There were tactical moments of genius, particularly when the Ethiopian coach Sewnet Bishaw moved Adane Girma up the pitch and brought on Addis Hintsa. The substitute provided the through ball which led to the equalizer and continued to make an impact as the second half drew on.
Impressively, Ethiopia’s defence tightened effectively as they looked to hold on for the point. After starting the match by being pushed by the Zambian forwards, they looked likely to concede at some point but they closed up when they had to keep Zambia out.
Saladin Said, as expected, was a standout for Ethiopia. He was denied a goal by awkward bounce off the pitch when he lobbed the ball over Kennedy Mweene. His only mistake was side-footing his penalty effort to Mweene’s left. The Zambian shotstopper earned phenomenal praise after the last ANC and that will only continue. His instincts are sharp and his strength unmatched.
In hindsight that may have been the move what cost Ethiopia an unlikely victory but the character they showed in the draw will comfort them enormously. After the penalty went begging, Ethiopia rightly had keeper Jemal Tassew sent off for digging his foot into the thigh of Chisamba Lungu and injuring himself in the process. The referee showed no sympathy and red-carded him as he was stretchered off.

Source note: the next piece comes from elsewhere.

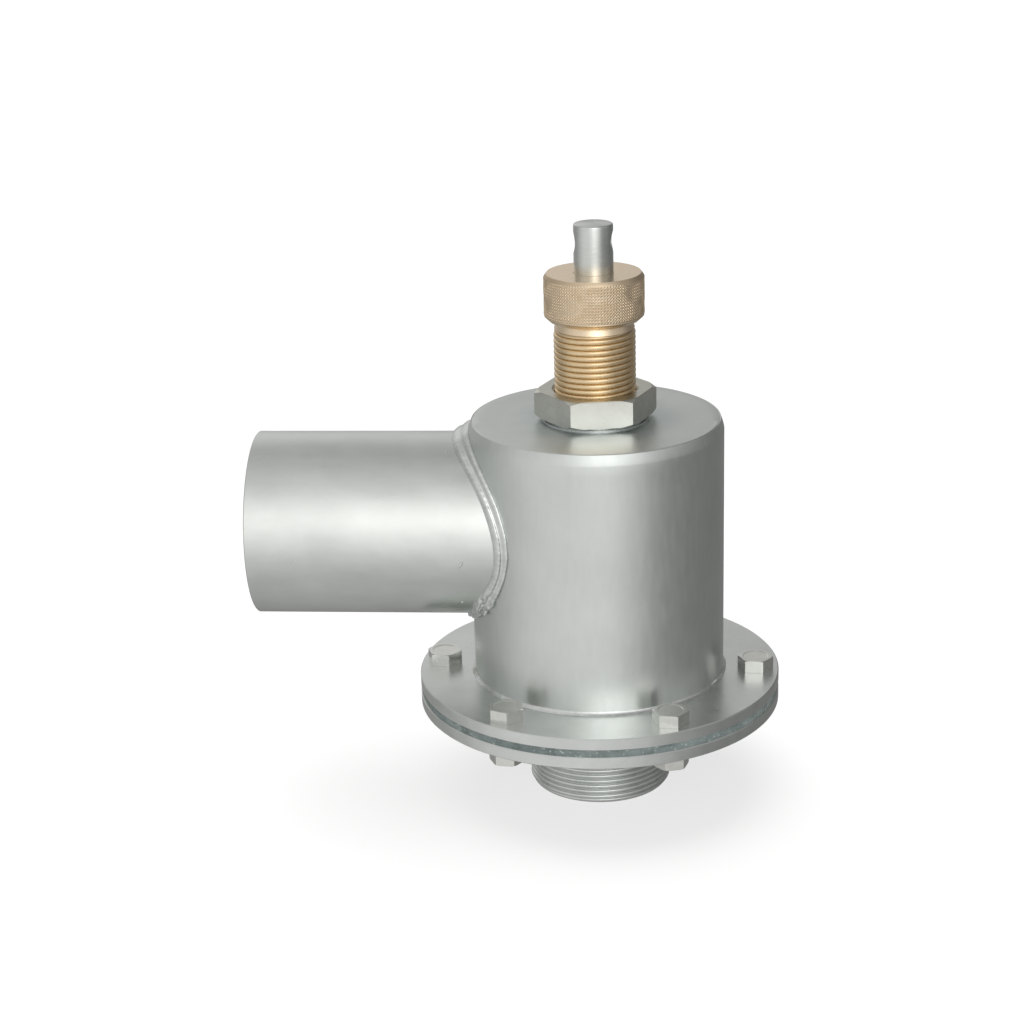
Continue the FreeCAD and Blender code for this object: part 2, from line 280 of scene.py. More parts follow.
heatHaze = {"color": (0.50, 0.57, 0.58, 1.0), "strength": 0.55, "raggedness": 12 * mm,
            "full": 31 * mm, "gone": 43 * mm, "low": 158 * mm, "high": 160 * mm}
workedTop = {"duller": 0.07, "low": 154.5 * mm, "high": 157 * mm}


def housingMaterial():
    # brushed upwards, duller on the rim and the top, with a bluish heat haze round the nut
    look = metalLook((0.72, 0.745, 0.73), 0.34, stretch=(1.0, 1.0, 0.22), streak=0.0025, mottle=0.04)
    material, tree, shader, place, color, rough = metalMaterial("housingSatin", look)
    distance, height = fromAxis(tree, place)
    ragged = noiseAt(tree, place, heatHaze["raggedness"])
    ragged = calculate(tree, "ADD", distance, calculate(tree, "MULTIPLY", ragged, heatHaze["raggedness"]))
    near = remap(tree, ragged, 1.0, 0.0, heatHaze["full"], heatHaze["gone"])
    onTop = remap(tree, height, 0.0, 1.0, heatHaze["low"], heatHaze["high"])
    haze = calculate(tree, "MULTIPLY", calculate(tree, "MULTIPLY", near, onTop), heatHaze["strength"])
    worked = remap(tree, height, 0.0, workedTop["duller"], workedTop["low"], workedTop["high"])
    feed(tree, shader, {"Base Color": mixColors(tree, haze, color, heatHaze["color"]),
                        "Roughness": calculate(tree, "ADD", rough, worked)})
    return material


# painted shade on the nut's top face: a darker, warmer grey mixed in near the top
nutTopPaintedShade = {"color": (0.54, 0.53, 0.46, 1.0), "strength": 0.8, "begins": 0.6 * mm, "full": 0.1 * mm}


def nutMaterial():
    # warm grey, with painted shade that darkens its top face
    look = metalLook((0.74, 0.74, 0.69), 0.30, blotch=0.010, streak=0.003)
    material, tree, shader, place, color, _ = metalMaterial("lockNutMetal", look)
    height = addNode(tree, "ShaderNodeSeparateXYZ", {"Vector": place}).outputs["Z"]
    top = heights("lock_nut")[1]
    # painted shade: the colour turns darker towards the top face
    onTop = remap(tree, height, 0.0, nutTopPaintedShade["strength"], top - nutTopPaintedShade["begins"], top - nutTopPaintedShade["full"])
    feed(tree, shader, {"Base Color": mixColors(tree, onTop, color, nutTopPaintedShade["color"])})
    return material


def stemMaterial():
    # ground round and round, which draws its highlight into an upright line
    look = metalLook((0.69, 0.71, 0.69), 0.21, stretch=(0.3, 0.3, 1.0), blotch=0.010, streak=0.0012,
                     roughSpread=0.04)
    material, tree, shader, *_ = metalMaterial("stemTurned", look)
    around = addNode(tree, "ShaderNodeTangent", direction_type="RADIAL", axis="Z")
    feed(tree, shader, {"Tangent": around.outputs["Tangent"]})
    shader.inputs["Anisotropic"].default_value = 0.88
    shader.inputs["Anisotropic Rotation"].default_value = 0.25
    return material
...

Ethiopia brought on Zerihun Tadele and played the rest of the match with 10 men but held off challenges from Collins Mbesuma and Chris Katongo – two of the best players at this tournament. Their coup was celebrated enthusiastically by a sizable number of supporters who piled into the Mbombela Stadium.
The Ethiopian expat community in South Africa is strong and it seems as though they were all in Nelspruit Monday afternoon. An entire side of the field was flanked by supporters in yellow, who created a drone of vuvuzela-blowing that lasted the entire match. To foreign ears, that sound is still annoying. To those of us who have gotten used to it, it’s the soundtrack of a football match and even though we may not like it all the time, we’ve come to accept it.
What we should not tolerate at all is the behaviour of the fans when they decided they did not like what they saw on the field. As Tassew was sent off, the team’s fans flung plastic bottles and vuvuzelas onto the pitch. They did the same when Zambia celebrated their goal in prayer.
The Ethiopian FA may pay the price for their unruly supporters – which would seem unfair, but someone has to. To talk of blanket bans or playing in front of forced empty stadiums would seem a sin considering crowd numbers are one of the most pressing issues in the tournament. It leaves one thinking that if only people could take responsibility for their own behaviour, football would be a better place.
Still, for the Ethiopian team to have this army behind them as they take on Burkina Faso and then Nigeria will be a massive boost. The proverbial 12th man certainly adds something and Ethiopia may credit it should they pull off an upset and qualify for the quarterfinals.
If Zambia had any of the 20,000 fans their FA requested tickets for in the stadium, they were drowned out. Being geographically close to South Africa, it was expected Zambian fans would turn out in their numbers but either they in hiding or they are waiting to arrive in the latter stages of the event. After the Zambian performance Monday, they may be tempted to arrive a little earlier.